The Tribunal noted that the lease rental income was disclosed separately under "Other Income" in the audited financial statements and not included in sales revenue. Additionally, tax was deducted at source by the lessee treating the payments as lease rental income. These facts collectively established that the income was distinct from the manufacturing business carried out at the eligible unit.

The Tribunal held that such lease rental income lacks the direct nexus with the manufacturing activity required under Section 80IC. It is not income "derived from" manufacture or production of articles or things by the eligible undertaking. The income from leasing equipment and supplying manpower is a separate business stream and cannot be considered as job work or manufacturing income eligible for deduction.

Key Evidence and Findings: Agreements between parties, invoices with rental charges and service tax, separate accounting treatment in books, and TDS records treating the income as lease rental.

Application of Law to Facts: Applying the principle that only profits directly derived from manufacturing qualify, the Tribunal concluded that lease rental income is not eligible for deduction under Section 80IC.

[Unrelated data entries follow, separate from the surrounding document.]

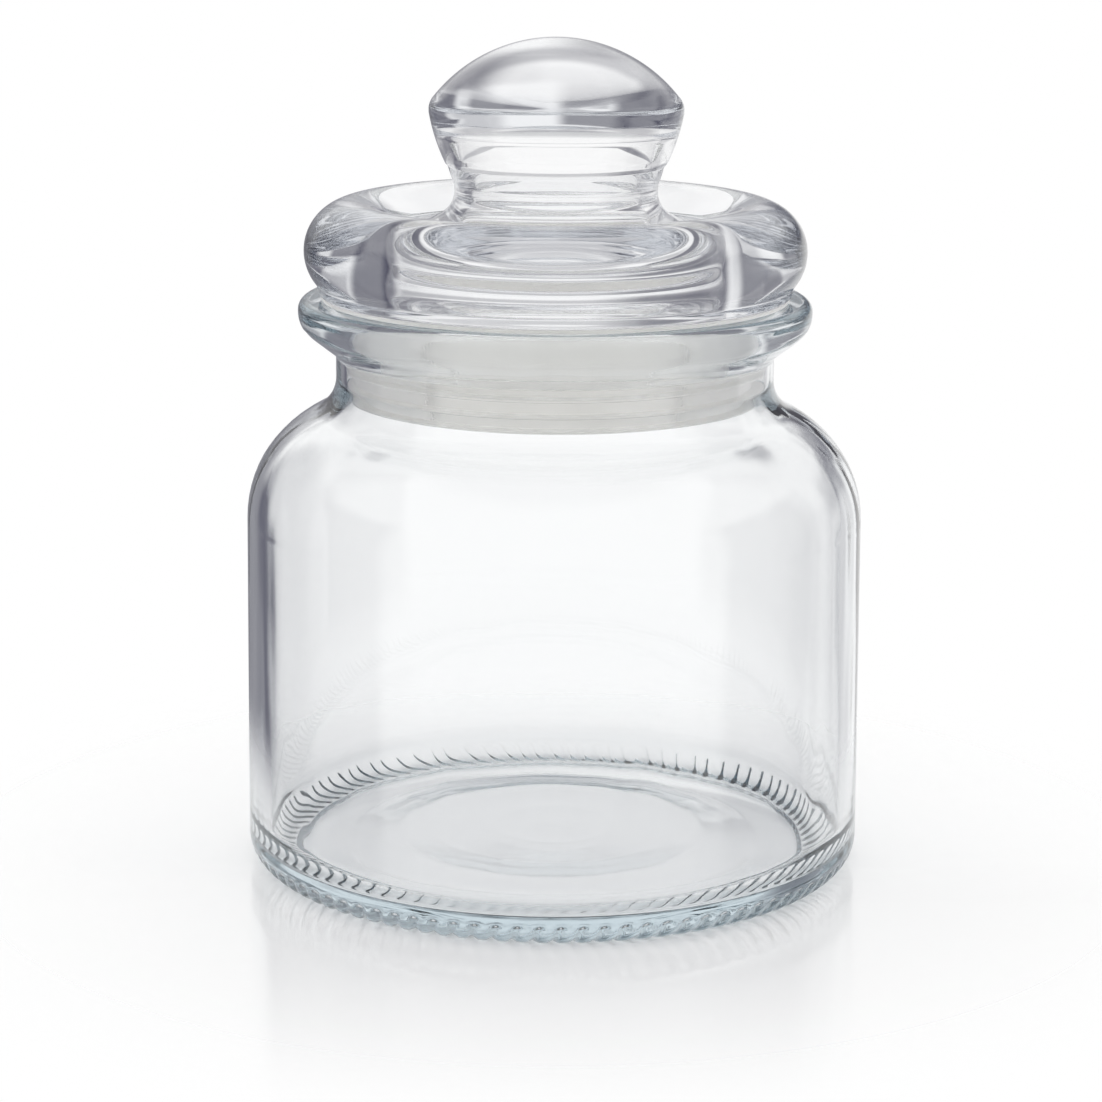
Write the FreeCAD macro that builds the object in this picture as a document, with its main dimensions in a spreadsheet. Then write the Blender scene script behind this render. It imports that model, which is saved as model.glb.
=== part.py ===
"""Round glass storage pot with a hollow-knobbed glass stopper lid and its ribbed plastic seal.

Millimetres and degrees, +Z up. The origin is the centre of the ring that the jar stands on.
The jar, the lid and the seal are bodies of revolution about Z, each drawn as outlines of (r, z)
corners. The jar's bearing ring is then knurled by slanting grooves set round it.
"""

import FreeCAD, Part
import math
import os
import Sketcher

SIZES = {
    # Jar, outside, from the table up. Corners are where the faces would meet without rounds.
    "body_radius": 50.0,
    "foot_flare": 0.6,
    "heel_round": 5.0,
    "shoulder_height": 69.4,
    "shoulder_slope": 27.0,
    "shoulder_flat": 0.6,
    "neck_radius": 35.5,
    "neck_round": 6.5,
    "neck_height": 7.8,
    "flange_overhang": 6.0,
    "flange_cone": 4.6,
    "flange_band": 4.3,
    "flange_low_round": 4.4,
    "flange_top_round": 1.7,
    # Jar, inside.
    "wall": 3.5,
    "mouth_wall": 2.5,
    "lip_chamfer": 0.8,
    "floor_height": 5.4,
    "floor_rise": 1.4,
    "floor_round": 8.0,
    # Jar, underside.
    "bearing_width": 3.0,
    "recess_depth": 1.4,
    "recess_side": 1.2,
    "push_up_radius": 28.0,
    "push_up_depth": 1.2,
    "push_up_side": 2.5,
    # Knurled bearing ring.
    "rib_count": 94,
    "rib_slant": 25.0,
    "groove_inset": 1.1,
    "groove_width": 1.7,
    "groove_depth": 0.8,
    "groove_length": 7.0,
    # Lid, outside, from the face that it rests on up to the top of the knob.
    "rim_overhang": 10.0,
    "roll_radius": 8.0,
    "roll_height": 7.0,
    "roll_start_angle": 128.0,
    "roll_end_angle": 41.0,
    "lid_foot_inset": 0.5,
    "moat_side": 5.3,
    "moat_round": 3.3,
    "waist_height": 14.4,
    "waist_round": 4.5,
    "waist_inset": 2.0,
    "knob_step": 0.4,
    "knob_foot_rise": 6.6,
    "knob_radius": 20.4,
    "knob_taper": 2.6,
    "knob_side_rise": 8.1,
    "knob_side_arc": 30.0,
    "knob_band": 0.7,
    "knob_edge_rise": 1.6,
    "knob_edge_inset": 0.7,
    "knob_edge_arc": 3.0,
    "knob_dome_rise": 9.5,
    # Lid, inside, from the face that it rests on.
    "skirt_depth": 16.0,
    "skirt_wall": 3.2,
    "skirt_chamfer": 0.9,
    "ceiling_height": 7.0,
    "ceiling_round": 4.0,
    "throat_wall": 1.8,
    "throat_mouth_flare": 3.4,
    "throat_mouth_chamfer": 1.6,
    "throat_flare_height": 7.8,
    "throat_length": 2.8,
    "throat_step": 1.5,
    "throat_step_height": 3.6,
    "cavity_side_height": 5.2,
    "cavity_chamfer": 0.9,
    "knob_wall": 3.3,
    "knob_crown": 7.6,
    # Seal, with the room that it has between the neck's bore and the lid's skirt.
    "seal_room": 2.5,
    "seal_wall": 1.0,
    "seal_flange_thickness": 0.7,
    "seal_flange_inset": 2.7,
    "seal_lip_thickness": 1.1,
    "seal_lip_width": 2.0,
    "collar_height": 5.2,
    "collar_gap": 0.6,
    "fin_count": 4,
    "fin_pitch": 2.7,
    "fin_thickness": 0.8,
    # Clearances.
    "skirt_clearance": 0.2,
    "skirt_end_clearance": 0.3,
    "fin_clearance": 0.2,
}

doc = FreeCAD.newDocument("jam_pot")
size = doc.addObject("Spreadsheet::Sheet", "size")
for row, (alias, value) in enumerate(SIZES.items(), start=1):
    size.set(f"A{row}", alias.replace("_", " "))
    size.set(f"B{row}", str(value))
    size.setAlias(f"B{row}", alias)
doc.recompute()

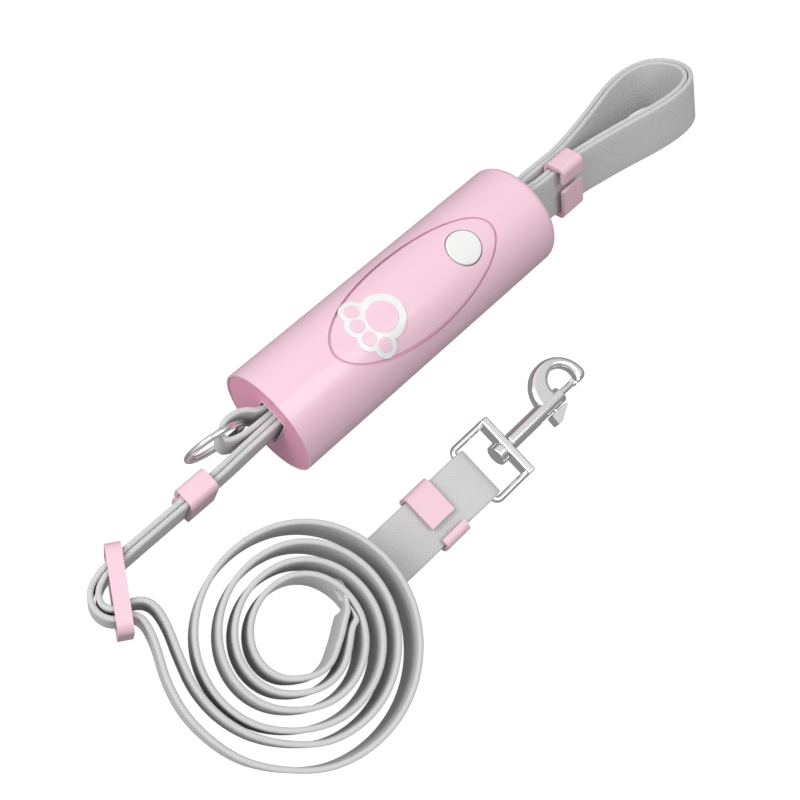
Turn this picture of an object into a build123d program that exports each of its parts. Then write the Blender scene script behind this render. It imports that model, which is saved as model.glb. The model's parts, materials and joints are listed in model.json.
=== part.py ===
"""Retractable webbing dog leash: tubular grip with push-button web lock, wrist loop, coiled
double leash, bolt snap. Millimetres. The origin is on the surface under the middle of the
grip, +X runs along the grip towards the wrist loop and +Z is up."""
from build123d import *
import math
import os

# ---- driving dimensions ----
GRIP_R = 20.0            # outside radius of the grip
GRIP_HALF = 62.0         # half the grip's length
WALL = 2.5               # grip tube wall
WEB_W = 20.0             # webbing width
WEB_PITCH = 2.0          # one layer of webbing in a stack
WEB_T = 1.95             # one layer's solid, so that layers in a stack don't overlap
LIFT = 1.8               # how far keepers hold the webbing off the surface
KEEPER_WALL = 1.5
KEEPER_GAP = 0.3         # clearance of a keeper round its webbing
WRIST_ROLL = 30.0        # how far the wrist loop leans over, degrees
WRIST_BRANCH = 3.4       # middle of the branch that its keeper holds, off the grip's axis
WRIST_KEEPER_X = 17.0    # that keeper's distance from the grip
STRIP_Y = -60.0          # line of the flat strip and the hook

AXIS_Z = GRIP_R
BORE_R = GRIP_R - WALL
CAP_T = 2.5              # leash-end cap's disc, let into the tube's end
CAP_R = 19.3
CAP_INSET = 0.3          # how far its face lies inside the tube's rim
CAP_SPIGOT = 6.0         # how far its spigot reaches into the tube
SPIGOT_R = BORE_R - 0.2
WRIST_CAP_T = 4.0

GRIP_WEB_X0 = -52.5      # the four layers inside the grip start here

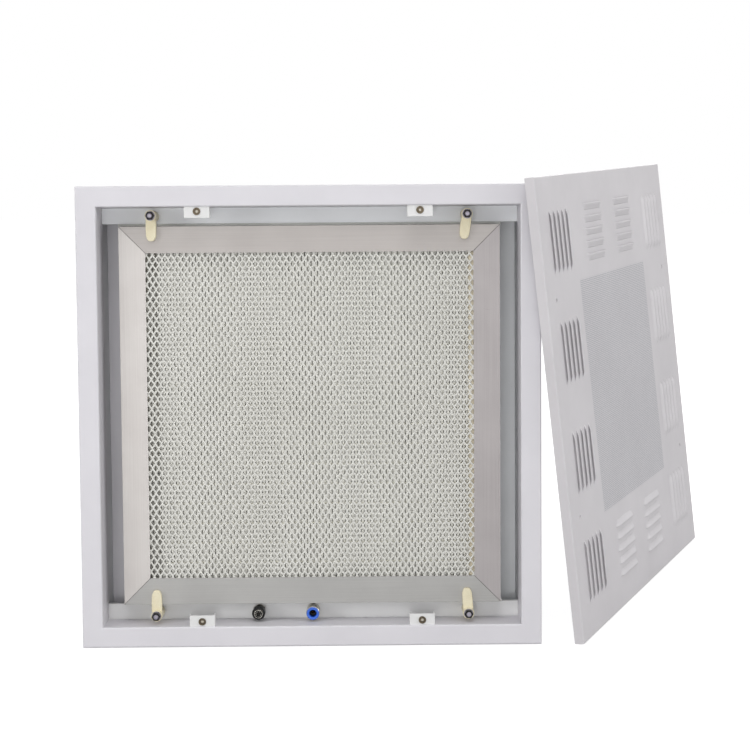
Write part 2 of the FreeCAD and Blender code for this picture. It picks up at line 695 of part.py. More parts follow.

Treatment of Competing Arguments: The assessee argued the lease rental income was misclassified and should be treated as job work charges, which would be eligible. The Tribunal rejected this, finding no documentary or contractual basis for such a claim and emphasizing the clear nature of the lease agreements and invoicing.

Conclusion: The lease rental income is not eligible for deduction under Section 80IC as it is not profits derived from the manufacturing business of the eligible unit.

2. Eligibility of Other Income Streams for Deduction under Section 80IC

a) Interest on Others (Rs. 1,63,125): The interest income arose from deposits made for electricity and sales tax purposes. The Tribunal held that while such interest may be "attributable to" the business, it is not "derived from" the business and thus not eligible for deduction under Section 80IC. This view is supported by Supreme Court precedent (Pandian Chemicals Ltd.) and subsequent judicial decisions emphasizing the need for direct nexus.

b) Product Development Income (Net) (Rs. 54,76,624): The assessee claimed this income was received for supplying technical data along with its products and thus formed part of the sales price. The Tribunal recognized that if this income indeed forms part of the sales proceeds, it would be eligible for deduction. However, as it was separately accounted under "Other Income," the Tribunal set aside this issue to the Assessing Officer for fresh adjudication to verify the nature of this income and allow deduction if substantiated.

c) Liabilities Written Back (Rs. 16,65,013): The amount related to excess provisions made in earlier years that had reduced eligible income previously. The Tribunal accepted that such write-backs can be considered profits derived from business activities and thus eligible for deduction under Section 80IC. However, due to insufficient record to confirm the linkage with the eligible business and prior years, the matter was remanded to the Assessing Officer for verification and re-adjudication.

d) Capital Subsidy Amortization (Rs. 30,00,000): The assessee claimed deduction on amortization of capital subsidy received from the government. The Tribunal distinguished capital subsidies from revenue subsidies, noting that capital subsidies reduce the actual cost of assets and thus depreciation, indirectly affecting profits. The amortization itself is not a deductible expense under Section 80IC. The Tribunal relied on the CBDT Circular and Supreme Court precedent (CIT v. Meghalaya Steel Ltd.) to hold that capital subsidy amortization is not eligible for deduction under Section 80IC.

e) Miscellaneous Income (Rs. 16,118): Due to lack of evidence regarding the nature of this income, the Tribunal was unable to conclude it was derived from the eligible business and thus did not allow deduction.

3. Claim of Deduction for Manufacturing Activities at Non-Eligible Premises

The assessee claimed deduction under Section 80IC for manufacturing activities carried out at multiple units but particularly for the Baddi-2 unit. The Tribunal upheld the view that deduction under Section 80IC is available only for profits derived from the eligible undertaking or unit. Manufacturing activities carried out at premises other than the eligible unit cannot be included for deduction. Since the lease rental income related to equipment supplied at the client's site (not the eligible unit), the deduction claim on that income was disallowed.

Significant Holdings

"The revenue from lease equipment or machinery neither would amount to manufacturing of articles by the eligible unit nor job working so as to claim deduction u/s 80IC of the Act. Such lease rental income cannot be considered as integral to manufacturing and sale of products and hence the same cannot be included in the revenue for the purpose of deduction u/s 80IC."

"It is now a settled principle that in order to claim deduction u/s 80IA or 80IC or 80HHC, there should be direct nexus between the income earned and the main activity the profits of which are eligible for deduction."

"Though interest income can be held to be 'attributable to' business, it cannot be construed as having been 'derived by' from business, therefore, not entitled to deduction under Section 80IC."

"Amortization of a capital subsidy in itself is not allowable as a direct deduction under Section 80IC, but the impact of the capital subsidy is reflected in the reduced cost of the asset for depreciation purposes."

"The assessee cannot claim deduction for manufacturing activity conducted at any other premises other than the eligible unit."

Final determinations:

- Lease rental income received for supply of equipment and manpower to client premises is not eligible for deduction under Section 80IC.

- Interest income on deposits related to business prerequisites is not eligible for deduction under Section 80IC.

- Product development income and liabilities written back are remanded for fresh verification to determine eligibility.

- Capital subsidy amortization is not eligible for deduction under Section 80IC.

- Miscellaneous income was not established as eligible for deduction.

- Deduction under Section 80IC is restricted to profits derived from the eligible unit only.